There's another reason George, another reason

Bucolic romanticism might seem harmless. But it leads, if enacted, to hunger, ecological destruction or both, on a vast scale.

This is entirely true. George Monbiot is talking about:

Farming in Transylvania looks (or did until recently) just as it “ought” to look: tiny villages where cows with their calves, ducks with their ducklings and cats with their kittens share the dirt road with ruddy-cheeked farmers driving horses and carts; alpine pastures where sheep graze and people scythe the grass and build conical haystacks. In other words, as the king remarked, it looks like a children’s book.

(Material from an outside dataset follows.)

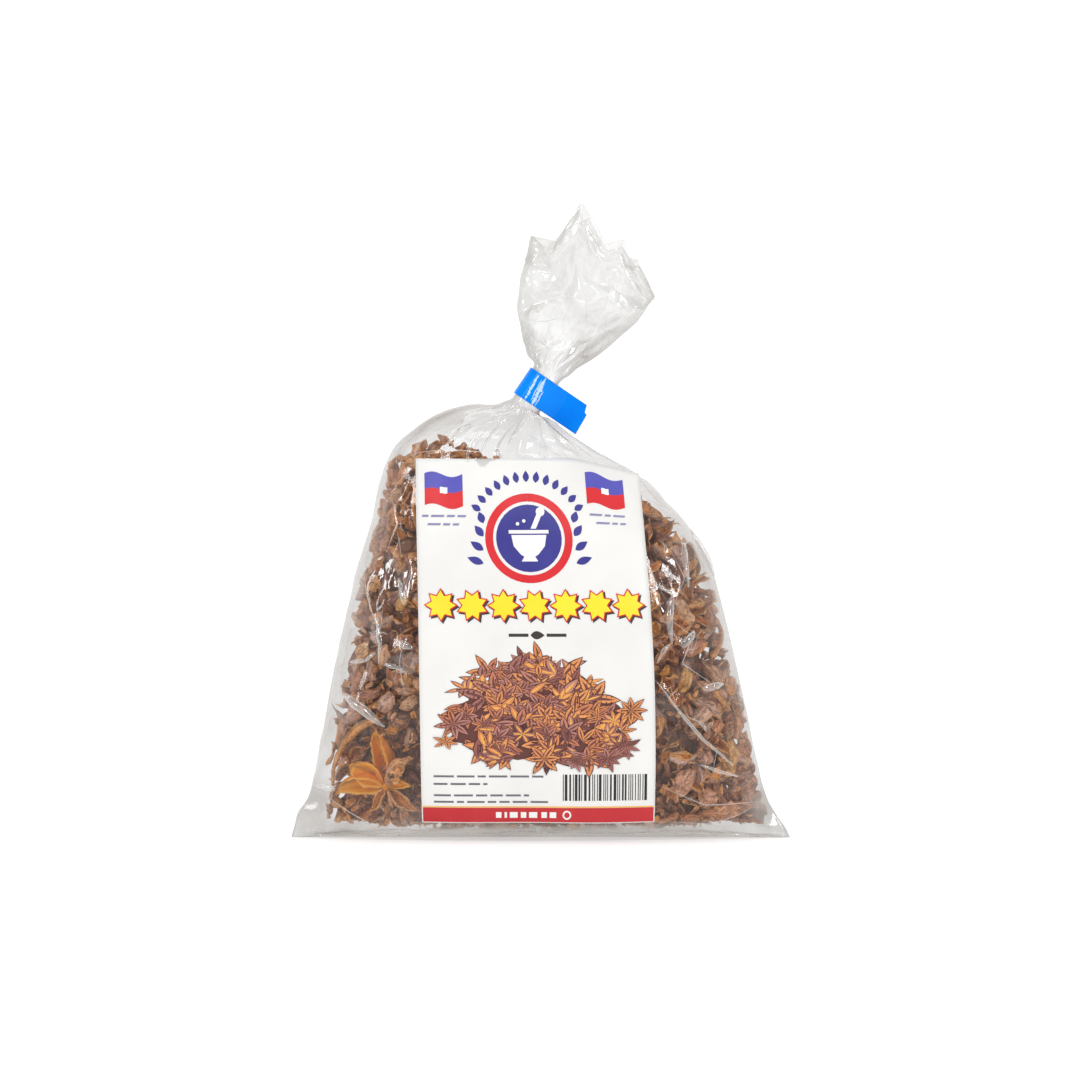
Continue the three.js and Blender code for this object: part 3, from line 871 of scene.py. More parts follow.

That other reason being that this bucolic romanticism is also the same thing as gross and abject poverty. Really, truly vile standards of living. Which is why absolutely every human society that has been able to abandons it as soon as possible. We are talking of lifestyles of £2,000, perhaps £3,000 a year instead of the £30,000 enjoyed (that is about the median in today’s UK) here. A tenth and worse of today’s living that is. And yes, obviously, that is already correcting for the costs of things over time and geography.

The problem with peasant farming, as with peasantry as a whole, is that peasants are poor, really, really, poor.

This, of course, being why the British peasantry flocked in their hundreds of thousands to the dark Satanic mills as soon as the option was available. The people who‘d done that backbreaking work for small reward weren’t going to do it for a moment longer than absolutely necessary.